## Problem to work on
From the listing below, select every line where the word "objects" appears.
━━━ Dataset rows
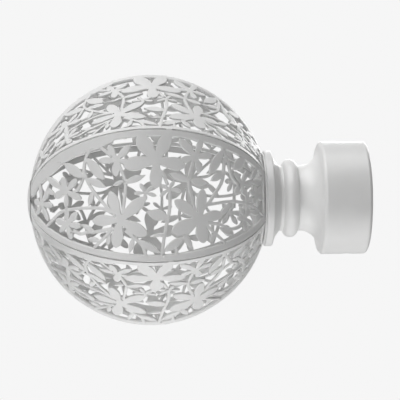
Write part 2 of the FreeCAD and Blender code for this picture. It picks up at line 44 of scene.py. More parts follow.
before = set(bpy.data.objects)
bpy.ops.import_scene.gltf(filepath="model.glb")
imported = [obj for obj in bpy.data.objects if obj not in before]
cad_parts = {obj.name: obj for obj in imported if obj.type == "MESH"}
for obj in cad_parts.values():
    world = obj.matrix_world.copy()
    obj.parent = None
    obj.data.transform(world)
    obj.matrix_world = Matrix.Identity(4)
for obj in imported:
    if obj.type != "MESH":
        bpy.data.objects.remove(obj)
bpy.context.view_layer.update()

MM = 0.001
NECK_LOW, NECK_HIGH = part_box("neck_socket")
BUTTON_LOW, BUTTON_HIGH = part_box("tip_button")

# Panel pattern in millimetres on the flat panel: s along it toward the neck, t across it.
# centre, then the tip of each petal with the petal's width
FLOWERS = [
    ((0.9, 10.6), [(-4.3, 18.0, 4.7), (5.0, 18.6, 4.1), (9.8, 8.9, 4.0), (0.8, 2.3, 3.9), (-8.9, 9.2, 4.4)]),
    ((-10.3, -7.2), [(-13.1, 1.3, 3.5), (-2.5, -0.7, 3.8), (-2.1, -11.8, 3.8), (-11.5, -15.4, 3.8),
                     (-18.8, -7.3, 3.5)]),
    ((14.2, -7.1), [(15.4, 1.8, 3.3), (6.6, -1.5, 3.6), (5.6, -11.1, 4.2), (15.4, -14.3, 4.1),
                    (21.8, -5.6, 3.3)]),
    ((-11.2, 10.9), [(-13.4, 15.4, 2.2), (-6.9, 15.0, 2.2), (-16.6, 10.8, 2.0), (-11.3, 6.0, 2.5),
                     (-6.5, 9.7, 1.9)]),
    ((13.2, 11.7), [(8.1, 16.9, 2.5), (15.3, 17.2, 2.1), (18.5, 12.2, 2.2), (14.5, 6.9, 2.1),
                    (8.2, 10.4, 2.1)]),
    ((-28.3, 1.9), [(-37.0, 6.5, 2.2), (-29.9, 6.2, 2.5), (-24.2, 5.5, 2.1), (-22.8, -0.6, 2.2),
                    (-28.3, -3.2, 1.9), (-33.4, 0.5, 2.5)]),
    ((-28.1, -8.1), [(-24.2, -4.7, 2.2), (-23.0, -8.9, 1.9), (-26.4, -12.6, 2.2), (-31.1, -10.3, 1.9),
                     (-32.8, -6.7, 2.2), (-28.2, -2.7, 1.9)]),
    ((-40.5, -1.6), [(-41.7, 4.6, 1.9), (-35.7, 3.1, 2.2), (-34.6, -2.2, 1.9), (-36.7, -6.8, 1.9),
                     (-46.5, -0.4, 1.9), (-44.3, -4.6, 1.9)]),
    ((29.9, 3.6), [(26.9, 7.3, 1.9), (32.8, 7.7, 1.9), (36.0, 4.4, 1.9), (26.9, 0.8, 1.9),
                   (31.4, 0.2, 1.9)]),
    ((31.1, -6.9), [(28.1, -6.9, 1.9), (30.9, -10.7, 1.9), (34.8, -8.9, 1.9), (29.2, -3.4, 1.6),
                    (33.6, -4.1, 1.6)]),
    ((-2.5, 0.9), [(-3.9, 3.7, 1.3), (0.3, 2.8, 1.3), (0.9, -0.1, 1.3), (-5.8, 0.7, 1.3),
                   (-2.4, -1.5, 1.3)]),
    ((4.8, 2.0), [(6.3, 4.3, 1.3), (8.4, 1.2, 1.3), (2.0, -0.2, 1.3), (2.3, 3.1, 1.3)]),
    ((37.4, 0.3), [(34.0, 1.6, 2.1), (35.2, -2.2, 1.9), (38.6, -2.9, 1.8), (41.6, -0.6, 2.0),
                   (40.4, 3.2, 2.0), (36.8, 3.7, 1.8)]),
]
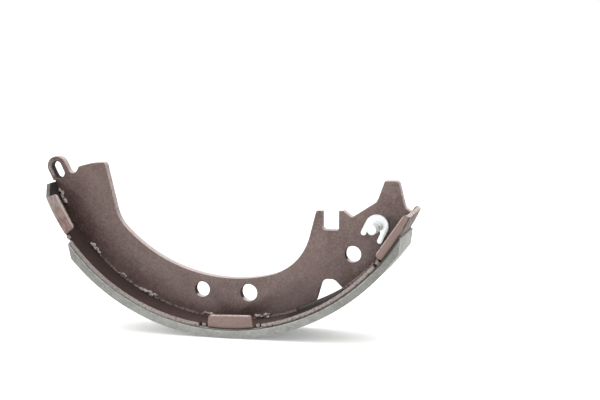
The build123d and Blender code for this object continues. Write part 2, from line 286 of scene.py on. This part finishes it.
━━━━━━
## Answer in full
before = set(bpy.data.objects)
imported = [obj for obj in bpy.data.objects if obj not in before]
        bpy.data.objects.remove(obj)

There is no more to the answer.